>>>
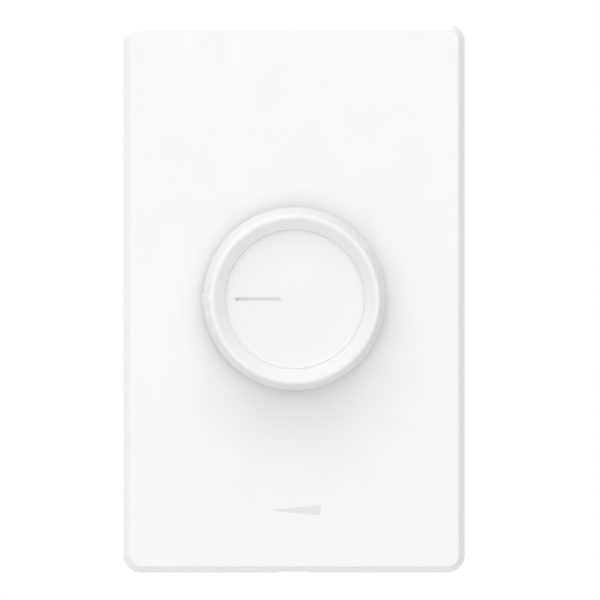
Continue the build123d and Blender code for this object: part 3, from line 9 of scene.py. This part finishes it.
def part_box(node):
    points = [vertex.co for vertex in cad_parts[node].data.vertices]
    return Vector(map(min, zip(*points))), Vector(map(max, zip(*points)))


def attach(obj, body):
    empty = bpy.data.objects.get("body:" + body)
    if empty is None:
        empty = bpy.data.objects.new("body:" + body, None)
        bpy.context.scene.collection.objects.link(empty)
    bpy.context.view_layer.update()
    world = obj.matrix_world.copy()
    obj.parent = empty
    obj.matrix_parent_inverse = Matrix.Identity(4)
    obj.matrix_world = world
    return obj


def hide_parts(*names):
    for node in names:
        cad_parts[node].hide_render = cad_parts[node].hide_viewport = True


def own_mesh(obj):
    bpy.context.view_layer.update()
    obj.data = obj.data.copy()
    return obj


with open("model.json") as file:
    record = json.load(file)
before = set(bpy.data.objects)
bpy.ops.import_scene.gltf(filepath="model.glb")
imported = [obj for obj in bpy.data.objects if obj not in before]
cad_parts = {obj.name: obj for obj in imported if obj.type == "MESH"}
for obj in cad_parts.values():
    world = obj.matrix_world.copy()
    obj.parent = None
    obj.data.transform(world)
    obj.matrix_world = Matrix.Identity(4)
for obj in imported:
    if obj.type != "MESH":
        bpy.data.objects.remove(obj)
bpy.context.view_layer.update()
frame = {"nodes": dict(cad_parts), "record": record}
nodes = frame["nodes"]
MM = 0.001


class Surface:
    """A material under construction: its tree, its Principled shader and object coordinates."""

    def __init__(self, name):
        self.material = bpy.data.materials.new(name)
        self.material.use_nodes = True
        self.tree = self.material.node_tree
        self.shader = self.tree.nodes["Principled BSDF"]
        self.coords = self.add("ShaderNodeTexCoord").outputs["Object"]

    def add(self, kind, **settings):
        node = self.tree.nodes.new(kind)
        for key, value in settings.items():
            setattr(node, key, value)
        return node

    def link(self, source, target):
        self.tree.links.new(source, target)

    def stretched(self, stretch):
        mapping = self.add("ShaderNodeMapping")
        mapping.inputs["Scale"].default_value = stretch
        self.link(self.coords, mapping.inputs["Vector"])
        return mapping.outputs["Vector"]

    def noise(self, scale, detail=3.0, rough=0.55, stretch=None):
        node = self.add("ShaderNodeTexNoise")
        node.inputs["Scale"].default_value = scale
        node.inputs["Detail"].default_value = detail
        node.inputs["Roughness"].default_value = rough
        self.link(self.stretched(stretch) if stretch else self.coords, node.inputs["Vector"])
        return node.outputs["Fac"]

    def cells(self, scale):
        node = self.add("ShaderNodeTexVoronoi", feature="SMOOTH_F1")
        node.inputs["Scale"].default_value = scale
        self.link(self.coords, node.inputs["Vector"])
        return node.outputs["Distance"]

    def axes(self):
        split = self.add("ShaderNodeSeparateXYZ")
        self.link(self.coords, split.inputs[0])
        return split.outputs

    def math(self, operation, a, b=None):
        node = self.add("ShaderNodeMath", operation=operation)
        for socket, value in zip(node.inputs, (a, b)):
            if isinstance(value, (int, float)):
                socket.default_value = value
            elif value is not None:
                self.link(value, socket)
        return node.outputs[0]

    def between(self, value, low, high):
        """One inside the two limits and zero outside."""
        return self.math("MULTIPLY", self.math("GREATER_THAN", value, low),
                         self.math("LESS_THAN", value, high))

    def spread(self, value, low, high, source=(0.3, 0.7)):
        node = self.add("ShaderNodeMapRange")
        node.inputs["From Min"].default_value = source[0]
        node.inputs["From Max"].default_value = source[1]
        node.inputs["To Min"].default_value = low
        node.inputs["To Max"].default_value = high
        self.link(value, node.inputs["Value"])
        return node.outputs[0]

    def ramp(self, value, stops, interpolation="LINEAR"):
        node = self.add("ShaderNodeValToRGB")
        node.color_ramp.interpolation = interpolation
        elements = node.color_ramp.elements
        while len(elements) < len(stops):
            elements.new(0.5)
        for element, (place, colour) in zip(elements, stops):
            element.position = place
            element.color = (*colour, 1.0)
        self.link(value, node.inputs["Fac"])
        return node.outputs["Color"]

    def blend(self, factor, a, b):
        node = self.add("ShaderNodeMix", data_type="RGBA")
        self.link(factor, node.inputs["Factor"])
        for socket, value in ((node.inputs[6], a), (node.inputs[7], b)):
            if isinstance(value, tuple):
                socket.default_value = (*value, 1.0)
            else:
                self.link(value, socket)
        return node.outputs[2]

    def colour(self, socket):
        self.link(socket, self.shader.inputs["Base Color"])

    def paint(self, mask, colour):
        """Lays a colour over what the base colour has so far, where the mask is up."""
        below = self.shader.inputs["Base Color"].links[0].from_socket
        self.colour(self.blend(mask, below, colour))

    def rough(self, socket):
        self.link(socket, self.shader.inputs["Roughness"])

    def bump(self, height, distance, edge=0.0):
        node = self.add("ShaderNodeBump")
        node.inputs["Distance"].default_value = distance
        self.link(height, node.inputs["Height"])
        if edge:
            rounding = self.add("ShaderNodeBevel", samples=4)
            rounding.inputs["Radius"].default_value = edge
            self.link(rounding.outputs[0], node.inputs["Normal"])
        self.link(node.outputs[0], self.shader.inputs["Normal"])

    def set(self, **values):
        for key, value in values.items():
            self.shader.inputs[key.replace("_", " ").title()].default_value = value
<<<
Direction
Exactly as they appear, please write out the lines from the opening of the listing above down to the line containing "if empty is", with both end lines included.

Written reply
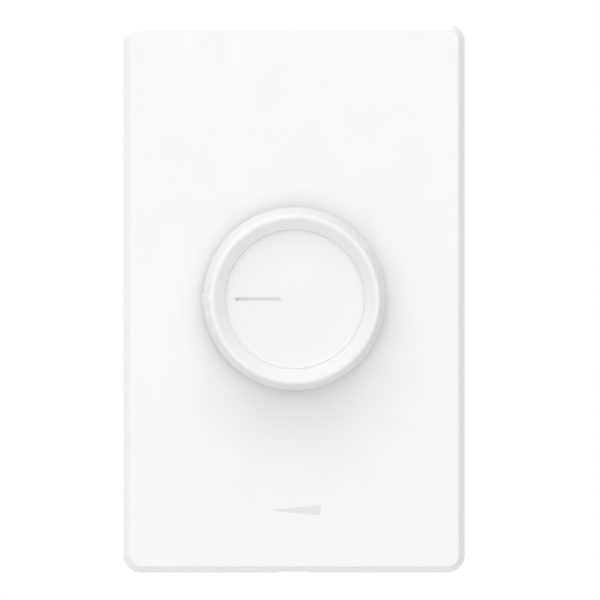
Continue the build123d and Blender code for this object: part 3, from line 9 of scene.py. This part finishes it.
def part_box(node):
    points = [vertex.co for vertex in cad_parts[node].data.vertices]
    return Vector(map(min, zip(*points))), Vector(map(max, zip(*points)))


def attach(obj, body):
    empty = bpy.data.objects.get("body:" + body)
    if empty is None:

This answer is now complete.